Three weeks following the incident, Gareth finds himself stumbling out of his new favoured opium den.  Although it is night, he can’t help but notice a figure writhing on the ground in an alley nearby.  The man isn’t just familiar, he is Gareth.  Or, rather, Gareth’s doppelgänger.  He’s OD’d on something, a needle only partially emptied still stuck in his arm.  Gareth curses, removing the needle and the tourniquet, and tries to get his double to come around, but the older man is in some other place.  Not knowing what else to do, Gareth calls 911 and waits in the shadows until the paramedics arrive and take his double away.  The next day when news breaks that famed artist Gareth Davies has been admitted into hospital on a suspected drug overdose and is now in a coma, the rest of the support group flood Gareth’s phone with messages.  He lets them all know he is fine.  He tries to make contact with his double in dreams, but the other’s head is a blur—there is no one home.

Three days later, his building explodes.  It happens one night towards the end of February.  Gareth’s side of the building isn’t totally annihilated, but the rest of it is rubble collapsed into the sewer.  There are 300 lives lost, as most residents were asleep in their beds.  His friend, Kali, home from her stay in the hospital following her suicide attempt, lives although her arm is broken and she sustains severe burns to her left side.  She will recover, but her face will never look the same again.  Now homeless, and his artwork destroyed, Gareth spends some time at a local shelter, trying to secure some studio space from his acquaintance Adam, who works at the last gallery where Gareth showed.  Adam doesn't promise anything, but will see what he can do.

Once the word gets around to the rest of the group, Alia manages to find Gareth and offers him some space in her apartment, such as it is, until he gets back on his feet, which he gladly accepts.  She’s not a stranger to drug use, and so recognises the signs in him.  She gives him $50 to get some new clothes, maybe some art supplies, but asks him to try not to spend it all on smack.  He doesn’t say yes, but he doesn’t say no, either.  To make a bit of money, he offers to do paintings and murals for the residents of the project building, prettying the place up.

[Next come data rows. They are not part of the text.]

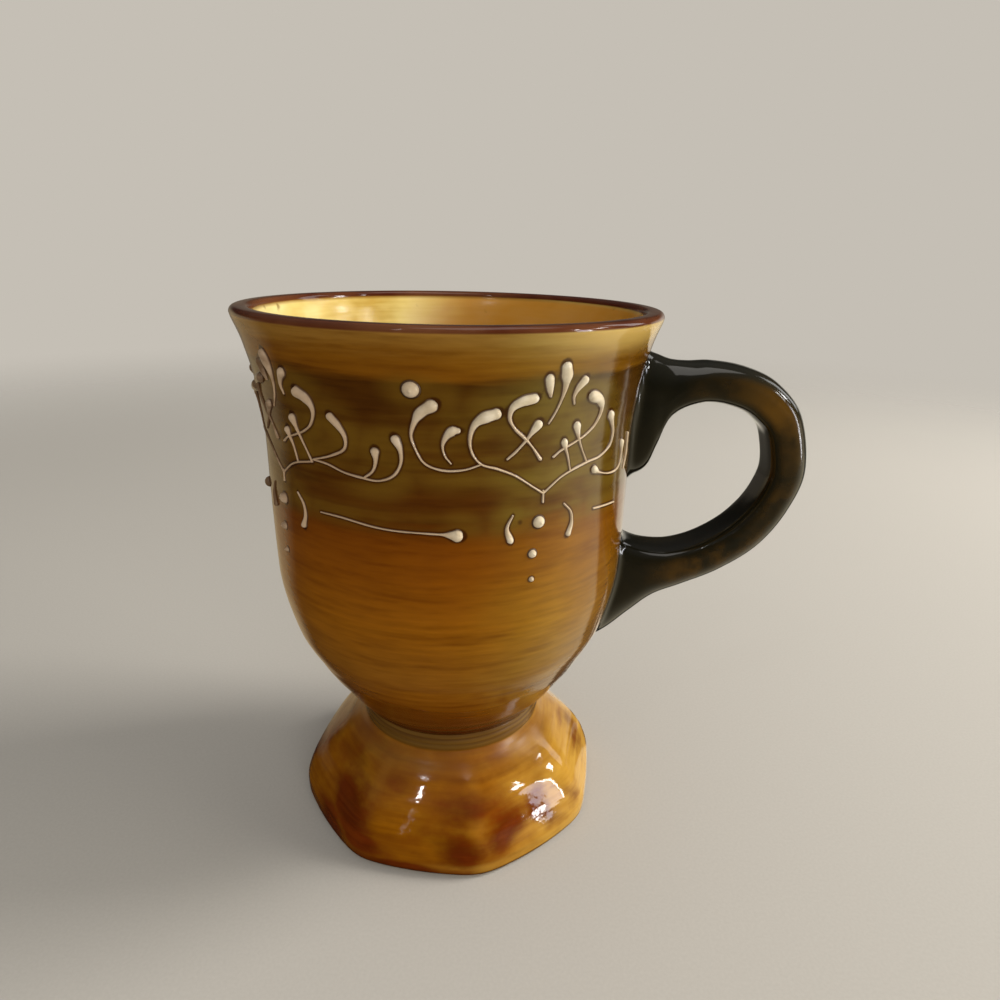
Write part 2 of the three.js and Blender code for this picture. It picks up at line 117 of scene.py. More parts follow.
def monotone(points, x):
    """A cubic between each two points, with the harmonic mean of the slopes beside a point as its
    slope there, so that it never swings past a point. Beyond its ends it stays level."""
    px, py = np.array(points, float).T
    step, rise = np.diff(px), np.diff(py)
    slope = rise / step
    before, after = slope[:-1], slope[1:]
    same = before * after > 0
    inner = np.where(same, 2 * before * after / np.where(same, before + after, 1), 0)
    tangent = np.concatenate([slope[:1], inner, slope[-1:]])
    i = np.clip(np.searchsorted(px, x, side="right") - 1, 0, len(px) - 2)
    t = np.clip((x - px[i]) / step[i], 0, 1)
    lean = tangent[i] * t * (1 - t) ** 2 + tangent[i + 1] * t * t * (t - 1)
    return py[i] + rise[i] * t * t * (3 - 2 * t) + step[i] * lean


def wall_radius(height):
    """The outside of the bowl: the neck widens to the waist, then the waist to the rim."""
    stretches = [(WALL_SHARES, NECK_RADIUS, WAIST_RADIUS), (FLARE_SHARES, WAIST_RADIUS, RIM_RADIUS)]
    points = [
        [BOWL_BASE + up * (RIM_HEIGHT - BOWL_BASE), start + out * (end - start)]
        for shares, start, end in stretches
        for up, out in shares
    ]
    return monotone(points, height)


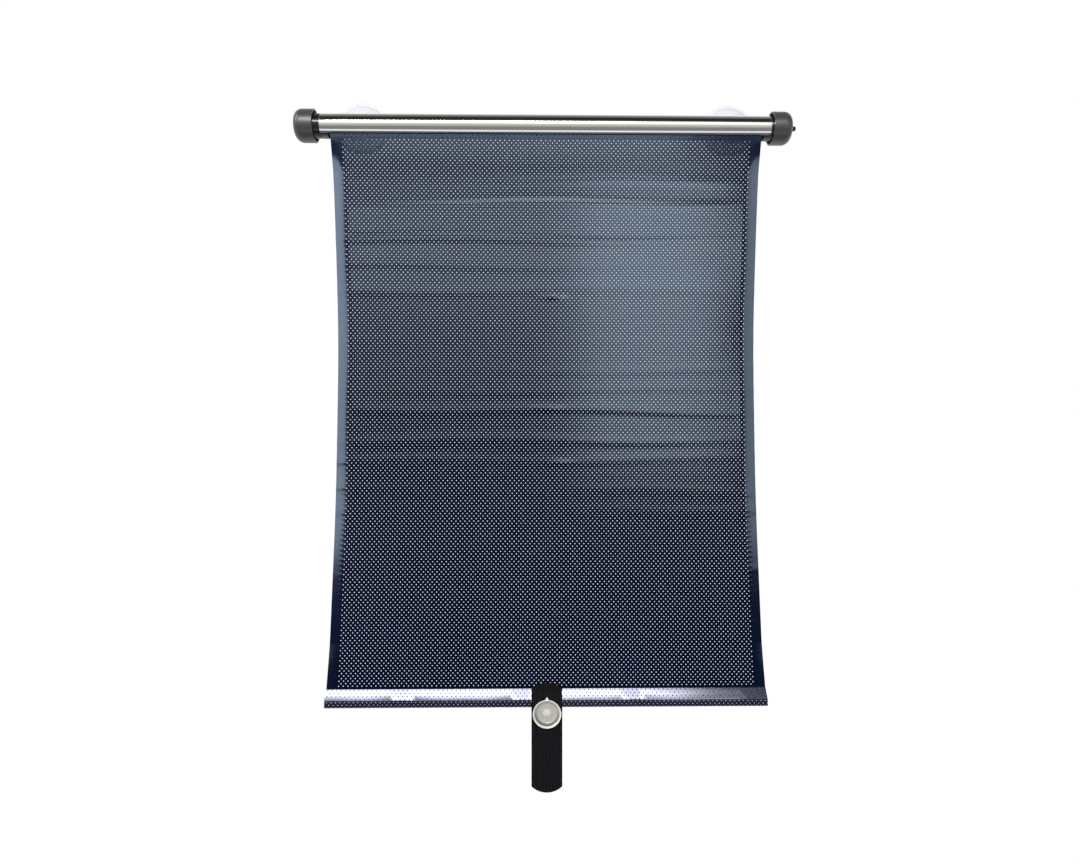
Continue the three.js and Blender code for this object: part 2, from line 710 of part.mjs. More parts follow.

Two days after Gareth’s apartment explodes, so does Morgan’s.  Hers, thankfully, goes during the day when most residents are out, and the death toll is only around 20 or so.  Though it is devastating, Morgan doesn’t seem to be in dire straits as Gareth is.  Both explosions are eventually ruled to be the result of gas leaks, further proof of the poor infrastructure that is plaguing the city.

Morgan even starts the support group meetings again, making sure to personally fetch Gareth before each gathering to make sure that he goes.  Everyone goes, too, except for Drake and Wally, who seems to be distancing himself from the group and the events that go with them.  During the meetings, Alex shares that he is repairing his relationship with his daughter to the point that she has now moved in with him.

Sometime in late March or early April, a news story breaks that the Oracle of Wall Street has left her entire estate to an unknown fortune teller in Manhattan whose building blew up some weeks back…

Following the massive fubar that was the Duayane incident, our GM provided us with some in-game down time.  As this motley is a suspicious and paranoid lot, not all of our individual exploits have been made public (i.e. known) to one another, hence this account being rather Gareth-centric.  More information will, I am sure, come to light in due course.